In the latest Budget the FM has again stuck to the same strategy.
#1: Raising capital expenditure by the government
Capital expenditure is the money that is spent on building productive assets such as roads and bridges and ports. This has a greater return to the economy and every Rs 100 spent leads to Rs 250 gain for the economy. Revenue expenditure on the other hand returns less than Rs 100.
In the latest budget capital expenditure by the government has been raised to Rs 10 lakh crore — this is more than double the amount of money allocated when compared to 2020-21 (Rs 4.39 lakh crore).
#2: Fiscal Prudence
The FM has assured that the fiscal deficit (market borrowing by the govt ) will fall to 5.9% of the GDP, as promised in the glide path. This will have a salutary impact on the broader economy as it suggests that money will be available for private entrepreneurs to borrow.

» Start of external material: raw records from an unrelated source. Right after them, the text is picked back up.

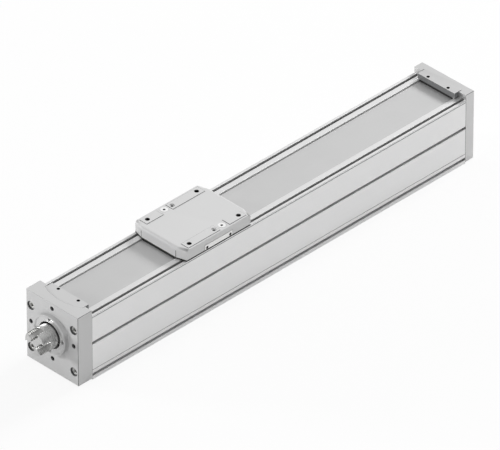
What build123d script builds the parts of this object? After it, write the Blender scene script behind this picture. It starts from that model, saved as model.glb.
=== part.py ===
from build123d import *
import os
from math import cos, radians, sin

os.makedirs("parts", exist_ok=True)

# Millimetres. X runs along the axis away from the drive end, Z is up,
# and the origin is the middle of the profile's base face.

# Driving sizes
profile_width = 60.0
profile_height = 63.0
profile_length = 434.6
drive_cover_length = 16.0
end_cover_length = 9.8
screw_diameter = 12.0
carriage_rest = -72.7
carriage_half_length = 39.6

# Clearances
rail_gap = 0.3
neck_gap = 0.2
band_gap = 0.15
run_gap = 0.05
thread_gap = 0.02
slide_gap = 0.5

# Extruded profile
base_top = profile_height / 6
wall_thickness = 9.4
lip_reach = 10.35
lip_height = 6.0
slot_mouth = 2.6
slot_lip = 1.5
slot_chamber = 5.4
slot_depth = 4.6
low_slot_height = 4.8
top_slot_inset = 3.8
line_groove = 0.6
cavity_half = profile_width / 2 - wall_thickness
opening_half = profile_width / 2 - lip_reach
lip_bottom = profile_height - lip_height
top_slot_offset = profile_width / 2 - top_slot_inset
side_slot_heights = (0.573 * profile_height, low_slot_height)
half_length = profile_length / 2

# Covers and drive end
cover_bottom = 1.3
cover_rise = 5.8
tongue_half = profile_width / 2 - 8.7
tongue_reach = 5.0
spigot_reach = 12.0
flange_radius = 24.8
flange_hole_radius = 2.1
flange_hole_depth = 12.0
boss_radius = 18.6
boss_reach = 3.7
hub_radius = screw_diameter / 2 + 5.0
hub_length = 12.5
claw_length = 8.0
claw_gap_radius = hub_radius * 0.545
corner_inset = 5.25
corner_low = 13.2
milled_depth = 0.5
relief_width = 0.7
relief_length = 3.0
relief_depth = 1.2
shaft_height = 0.6175 * profile_height
drive_journal_radius = screw_diameter / 2 - 1.0
end_journal_radius = screw_diameter / 2 - 2.0
cover_top = profile_height + cover_rise
corner_high = profile_height - 8.6
corner_mid = (corner_low + corner_high) / 2
corner_spacing_y = profile_width - 2 * corner_inset
corner_spacing_z = corner_high - corner_low
cover_mid = (cover_bottom + cover_top) / 2
drive_face = -half_length - drive_cover_length
end_face = half_length + end_cover_length

# Guide and band
rail_width = profile_width / 4
rail_height = 0.159 * profile_height
rail_seat = base_top - 0.8
rail_end_gap = 1.5
rail_top = rail_seat + rail_height
rail_pitch = 80.0
rail_screw_count = int(profile_length / rail_pitch)
rail_screw_radius = 1.5
rail_screw_head = 2.75
rail_screw_head_height = 3.0
rail_sink = 4.5
rail_screw_grip = 6.0
block_width = rail_width + 17.0
block_length = 22.0
block_cap_length = 5.0
block_spacing = carriage_half_length - 5.6
block_bottom = rail_seat + 0.4 * rail_height
block_top = rail_seat + 0.259 * profile_height
band_thickness = 0.5
band_bottom = profile_height - 1.7
band_top = band_bottom + band_thickness
band_half = opening_half - 0.85
spigot_bottom = rail_top + 1.8

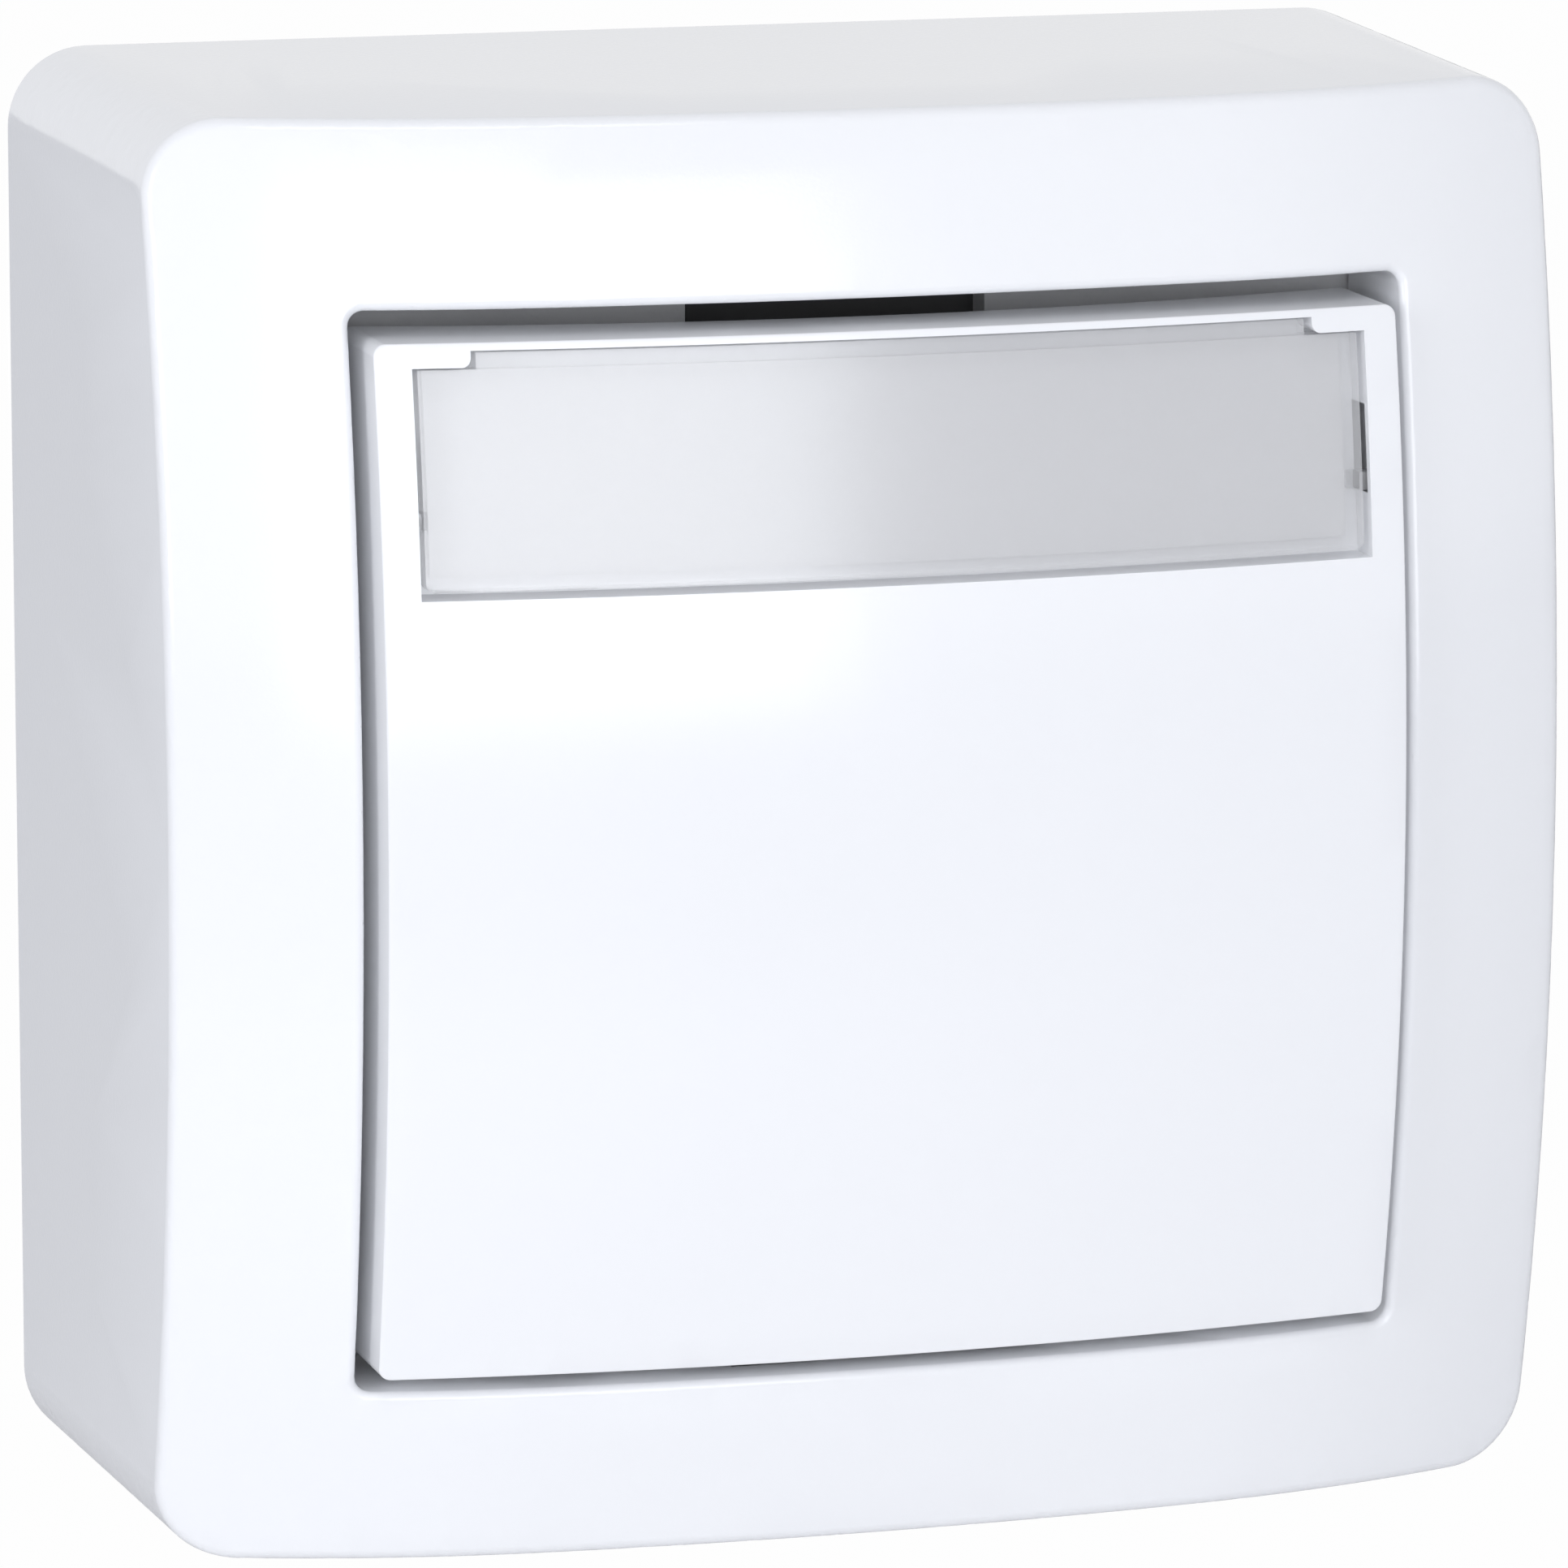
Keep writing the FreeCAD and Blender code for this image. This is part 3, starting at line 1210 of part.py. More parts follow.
# Every feature has to be sound before anything is written.
NODES = [
    "surround_cover", "base_plate", "support_frame", "mechanism_housing", "mechanism_cover",
    "key_carrier", "push_key", "label_window", "label_card", "plunger", "contact_lever",
    "moving_contact_rivet", "break_contact_strip", "break_contact_rivet", "make_contact_strip",
    "make_contact_rivet", "common_terminal", "terminal_clamp_break", "terminal_clamp_common",
    "terminal_clamp_make", "terminal_screw_break", "terminal_screw_common", "terminal_screw_make",
    "frame_screws", "housing_screws", "return_spring_left", "return_spring_right", "contact_spring",
]
doc.recompute()
for item in doc.Objects:
    if "Invalid" in item.State or "Error" in item.State:
        raise RuntimeError(f"{item.Name} failed: {item.State}")
nodes = [doc.getObjectsByLabel(name)[0] for name in NODES]
for node in nodes:
    if node.Shape.isNull() or not node.Shape.isValid():
        raise RuntimeError(f"{node.Label} has no sound shape")
os.makedirs("parts", exist_ok=True)
for node in nodes:
    node.Shape.exportStep(f"parts/{node.Label}.step")
    print(f"{node.Label}: {len(node.Shape.Solids)} solid, {node.Shape.Volume:.1f} mm3")
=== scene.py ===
import json
import math

import bpy
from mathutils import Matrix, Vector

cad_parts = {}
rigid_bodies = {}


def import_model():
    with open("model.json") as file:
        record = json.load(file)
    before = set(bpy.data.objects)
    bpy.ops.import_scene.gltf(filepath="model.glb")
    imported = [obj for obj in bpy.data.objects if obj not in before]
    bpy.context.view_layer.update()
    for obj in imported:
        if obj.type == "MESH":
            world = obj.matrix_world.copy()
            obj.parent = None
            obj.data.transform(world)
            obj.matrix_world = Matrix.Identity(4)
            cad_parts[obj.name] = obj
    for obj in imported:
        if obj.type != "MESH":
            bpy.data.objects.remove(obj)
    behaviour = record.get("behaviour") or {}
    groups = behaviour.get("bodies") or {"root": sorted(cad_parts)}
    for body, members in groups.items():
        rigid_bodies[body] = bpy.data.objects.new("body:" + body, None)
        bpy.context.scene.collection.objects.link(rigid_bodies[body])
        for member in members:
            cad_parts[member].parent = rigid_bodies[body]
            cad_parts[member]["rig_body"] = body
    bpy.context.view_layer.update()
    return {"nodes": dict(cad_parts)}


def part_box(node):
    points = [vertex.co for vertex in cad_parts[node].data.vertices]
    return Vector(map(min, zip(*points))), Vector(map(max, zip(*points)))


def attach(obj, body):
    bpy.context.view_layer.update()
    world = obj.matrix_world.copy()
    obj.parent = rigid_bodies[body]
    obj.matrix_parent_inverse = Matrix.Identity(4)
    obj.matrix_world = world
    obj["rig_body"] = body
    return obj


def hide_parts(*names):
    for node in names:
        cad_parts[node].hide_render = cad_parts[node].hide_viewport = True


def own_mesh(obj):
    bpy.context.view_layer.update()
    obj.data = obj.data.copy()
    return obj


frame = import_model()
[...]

#3: New Personal Income Tax regime is now the default
This will be perhaps the most talked about decision of the Budget. Salaried Indians were expecting some relief on the income tax front. The FM seems to have provided it but in the so-called new personal income tax regime, which was introduced last year, but did not have many takers.
The FM has used the incentives to popularise the income tax regime while also declaring that it will now be the default scheme. Until last year it was optional for people with the proviso that once you adopted it you could not go back to the old income tax regime.